[Data listing]

·····

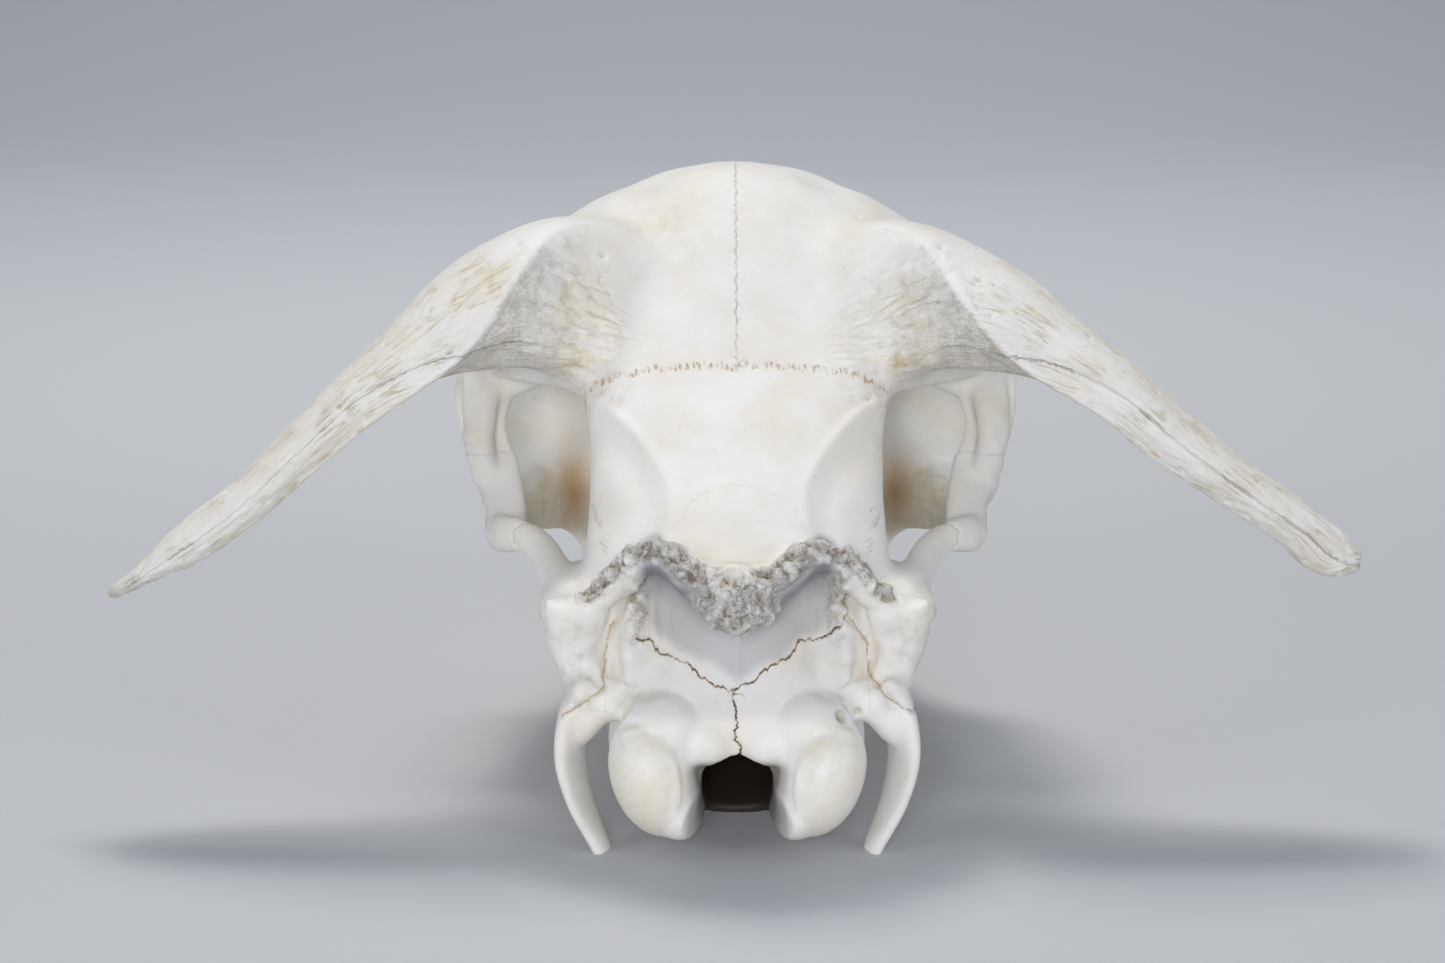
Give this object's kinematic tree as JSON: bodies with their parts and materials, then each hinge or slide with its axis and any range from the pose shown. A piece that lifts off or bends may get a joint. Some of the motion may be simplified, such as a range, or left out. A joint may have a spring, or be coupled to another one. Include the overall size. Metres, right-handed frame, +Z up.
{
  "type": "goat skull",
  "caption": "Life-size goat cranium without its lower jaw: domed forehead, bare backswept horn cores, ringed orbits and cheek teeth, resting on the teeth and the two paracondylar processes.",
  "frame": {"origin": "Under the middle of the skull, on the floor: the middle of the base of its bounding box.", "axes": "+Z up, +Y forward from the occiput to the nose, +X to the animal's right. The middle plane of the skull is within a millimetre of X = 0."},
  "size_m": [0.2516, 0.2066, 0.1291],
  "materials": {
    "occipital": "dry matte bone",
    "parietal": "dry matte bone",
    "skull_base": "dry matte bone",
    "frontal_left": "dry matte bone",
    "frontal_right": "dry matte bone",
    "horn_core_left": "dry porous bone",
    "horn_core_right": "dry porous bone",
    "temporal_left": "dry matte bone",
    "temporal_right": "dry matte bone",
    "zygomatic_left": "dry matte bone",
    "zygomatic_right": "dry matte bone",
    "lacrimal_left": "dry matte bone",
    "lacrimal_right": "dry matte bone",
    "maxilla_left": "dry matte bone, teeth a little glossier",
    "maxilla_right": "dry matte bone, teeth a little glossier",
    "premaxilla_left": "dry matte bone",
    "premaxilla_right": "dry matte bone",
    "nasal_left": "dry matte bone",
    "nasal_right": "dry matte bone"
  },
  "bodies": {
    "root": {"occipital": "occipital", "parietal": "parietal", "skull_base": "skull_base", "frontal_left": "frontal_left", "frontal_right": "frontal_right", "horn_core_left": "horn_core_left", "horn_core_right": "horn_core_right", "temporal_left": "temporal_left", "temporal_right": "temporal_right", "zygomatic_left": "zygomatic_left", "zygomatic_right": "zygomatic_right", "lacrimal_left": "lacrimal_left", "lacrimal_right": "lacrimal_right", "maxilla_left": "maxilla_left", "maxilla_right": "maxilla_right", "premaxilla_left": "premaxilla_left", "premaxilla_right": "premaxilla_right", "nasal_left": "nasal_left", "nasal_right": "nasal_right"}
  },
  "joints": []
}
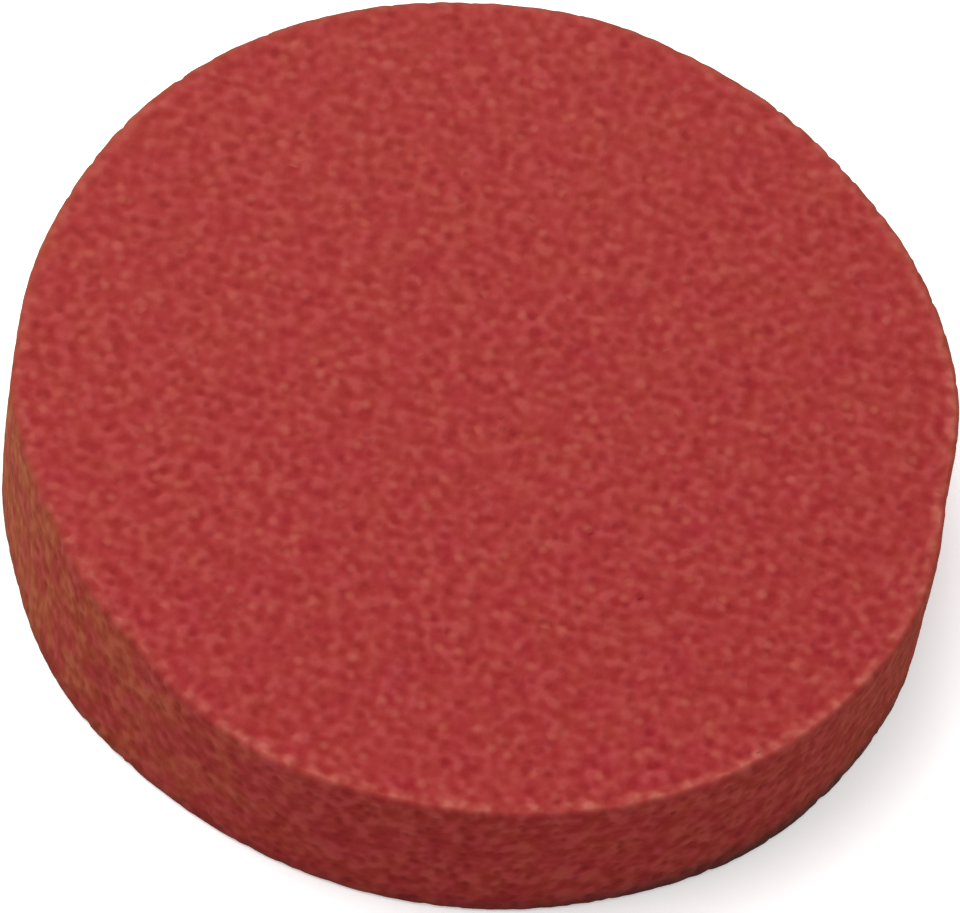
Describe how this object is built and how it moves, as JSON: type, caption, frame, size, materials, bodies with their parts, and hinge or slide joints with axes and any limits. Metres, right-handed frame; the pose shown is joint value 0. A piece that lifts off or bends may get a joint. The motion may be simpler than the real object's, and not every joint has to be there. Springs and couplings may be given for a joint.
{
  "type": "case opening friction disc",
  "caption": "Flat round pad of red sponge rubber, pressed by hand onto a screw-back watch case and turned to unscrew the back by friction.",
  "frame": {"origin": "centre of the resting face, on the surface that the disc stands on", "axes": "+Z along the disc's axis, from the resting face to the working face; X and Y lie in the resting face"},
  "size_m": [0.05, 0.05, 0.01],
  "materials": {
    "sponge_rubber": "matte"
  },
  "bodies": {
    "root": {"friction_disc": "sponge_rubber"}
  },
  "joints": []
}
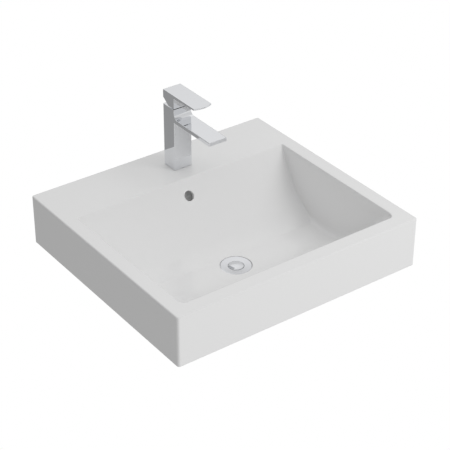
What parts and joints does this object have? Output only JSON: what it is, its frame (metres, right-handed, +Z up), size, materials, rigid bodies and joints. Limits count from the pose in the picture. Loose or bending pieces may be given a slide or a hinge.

·····

▶ TASK:
Copy out each record from above, exactly.

▶ ANSWER:
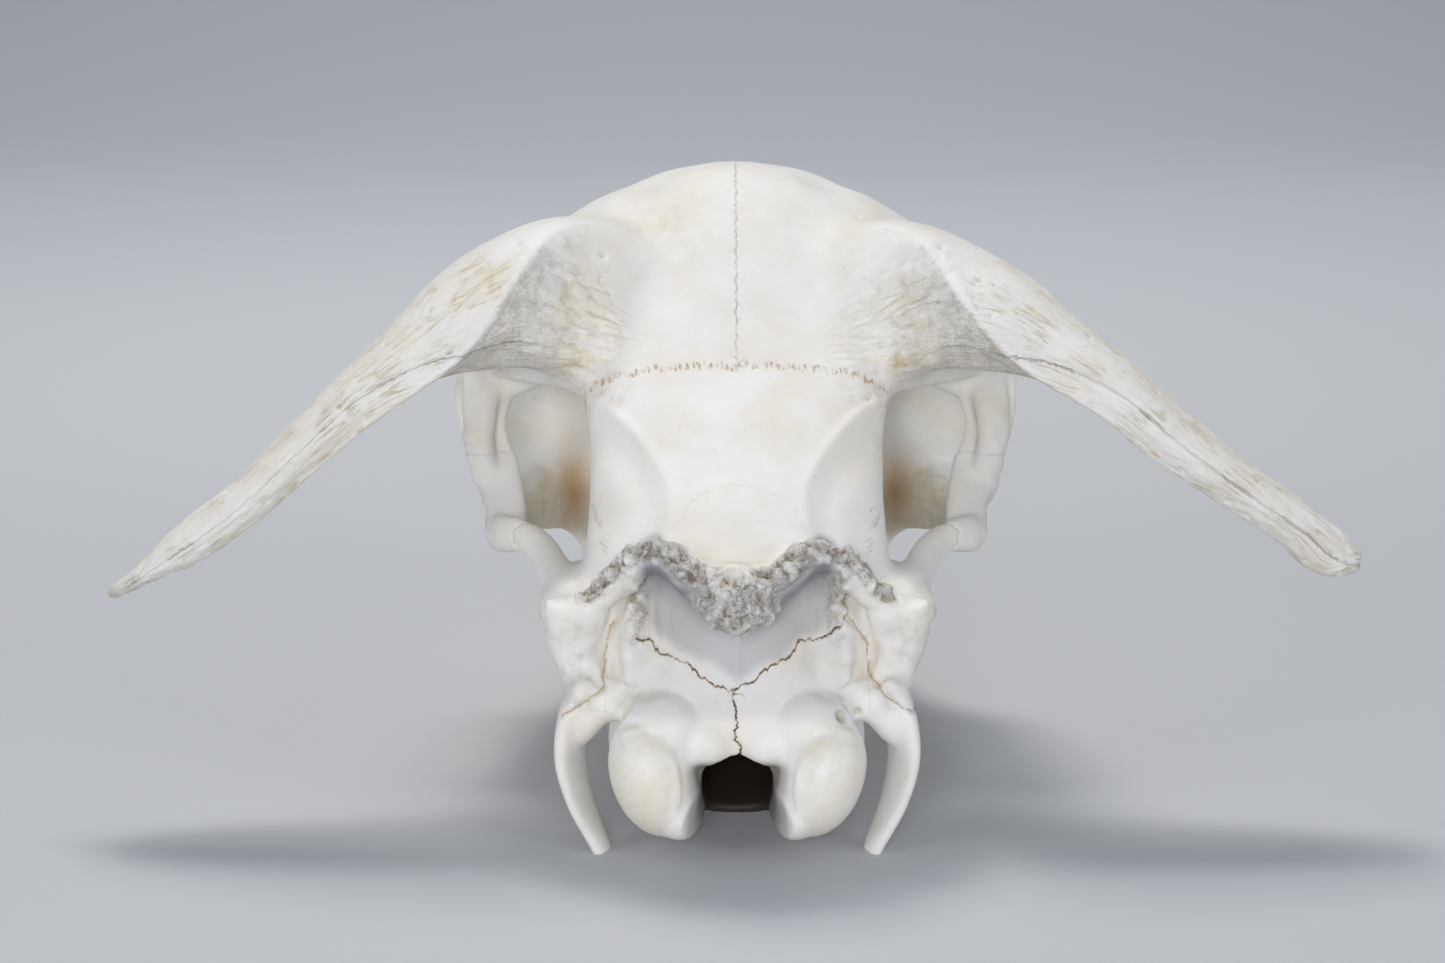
Give this object's kinematic tree as JSON: bodies with their parts and materials, then each hinge or slide with its axis and any range from the pose shown. A piece that lifts off or bends may get a joint. Some of the motion may be simplified, such as a range, or left out. A joint may have a spring, or be coupled to another one. Include the overall size. Metres, right-handed frame, +Z up.
{
  "type": "goat skull",
  "caption": "Life-size goat cranium without its lower jaw: domed forehead, bare backswept horn cores, ringed orbits and cheek teeth, resting on the teeth and the two paracondylar processes.",
  "frame": {"origin": "Under the middle of the skull, on the floor: the middle of the base of its bounding box.", "axes": "+Z up, +Y forward from the occiput to the nose, +X to the animal's right. The middle plane of the skull is within a millimetre of X = 0."},
  "size_m": [0.2516, 0.2066, 0.1291],
  "materials": {
    "occipital": "dry matte bone",
    "parietal": "dry matte bone",
    "skull_base": "dry matte bone",
    "frontal_left": "dry matte bone",
    "frontal_right": "dry matte bone",
    "horn_core_left": "dry porous bone",
    "horn_core_right": "dry porous bone",
    "temporal_left": "dry matte bone",
    "temporal_right": "dry matte bone",
    "zygomatic_left": "dry matte bone",
    "zygomatic_right": "dry matte bone",
    "lacrimal_left": "dry matte bone",
    "lacrimal_right": "dry matte bone",
    "maxilla_left": "dry matte bone, teeth a little glossier",
    "maxilla_right": "dry matte bone, teeth a little glossier",
    "premaxilla_left": "dry matte bone",
    "premaxilla_right": "dry matte bone",
    "nasal_left": "dry matte bone",
    "nasal_right": "dry matte bone"
  },
  "bodies": {
    "root": {"occipital": "occipital", "parietal": "parietal", "skull_base": "skull_base", "frontal_left": "frontal_left", "frontal_right": "frontal_right", "horn_core_left": "horn_core_left", "horn_core_right": "horn_core_right", "temporal_left": "temporal_left", "temporal_right": "temporal_right", "zygomatic_left": "zygomatic_left", "zygomatic_right": "zygomatic_right", "lacrimal_left": "lacrimal_left", "lacrimal_right": "lacrimal_right", "maxilla_left": "maxilla_left", "maxilla_right": "maxilla_right", "premaxilla_left": "premaxilla_left", "premaxilla_right": "premaxilla_right", "nasal_left": "nasal_left", "nasal_right": "nasal_right"}
  },
  "joints": []
}
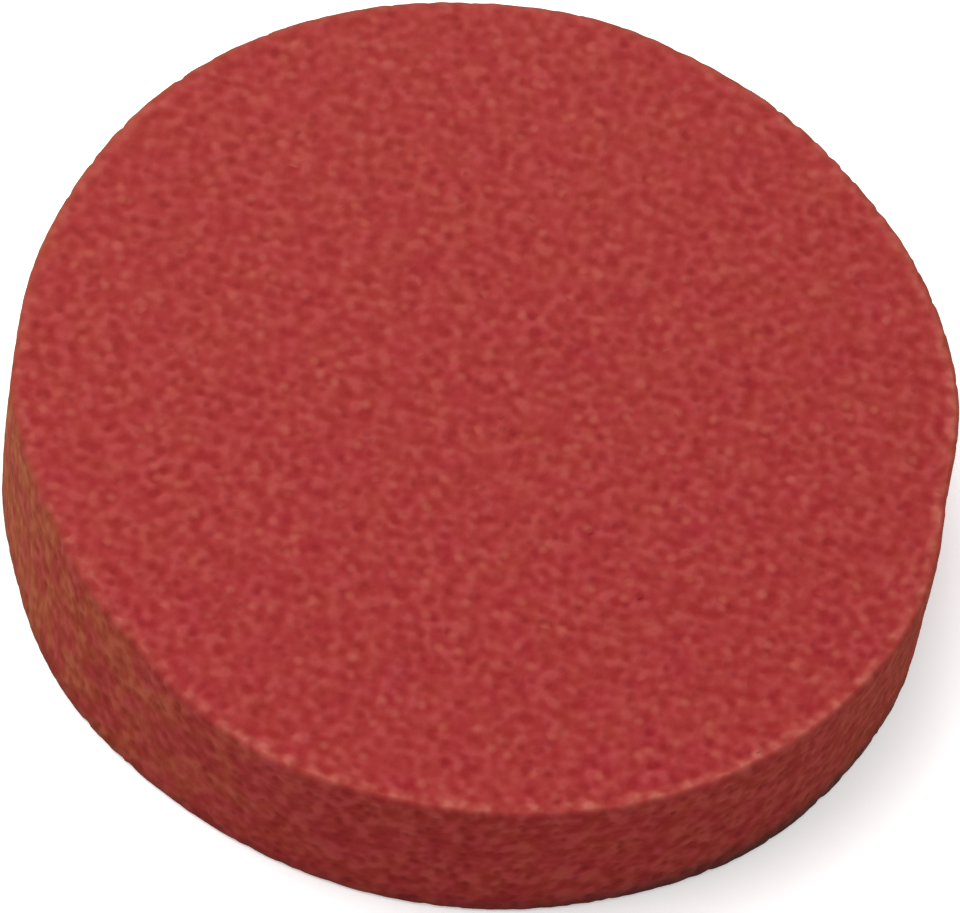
Describe how this object is built and how it moves, as JSON: type, caption, frame, size, materials, bodies with their parts, and hinge or slide joints with axes and any limits. Metres, right-handed frame; the pose shown is joint value 0. A piece that lifts off or bends may get a joint. The motion may be simpler than the real object's, and not every joint has to be there. Springs and couplings may be given for a joint.
{
  "type": "case opening friction disc",
  "caption": "Flat round pad of red sponge rubber, pressed by hand onto a screw-back watch case and turned to unscrew the back by friction.",
  "frame": {"origin": "centre of the resting face, on the surface that the disc stands on", "axes": "+Z along the disc's axis, from the resting face to the working face; X and Y lie in the resting face"},
  "size_m": [0.05, 0.05, 0.01],
  "materials": {
    "sponge_rubber": "matte"
  },
  "bodies": {
    "root": {"friction_disc": "sponge_rubber"}
  },
  "joints": []
}
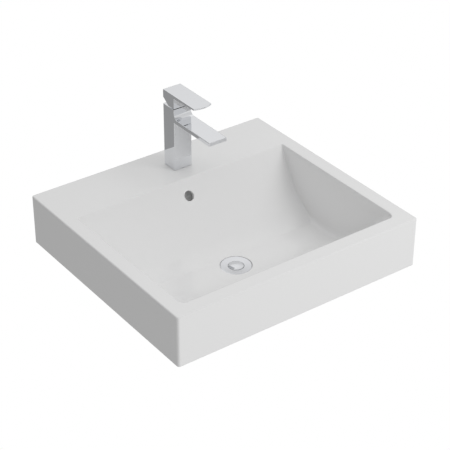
What parts and joints does this object have? Output only JSON: what it is, its frame (metres, right-handed, +Z up), size, materials, rigid bodies and joints. Limits count from the pose in the picture. Loose or bending pieces may be given a slide or a hinge.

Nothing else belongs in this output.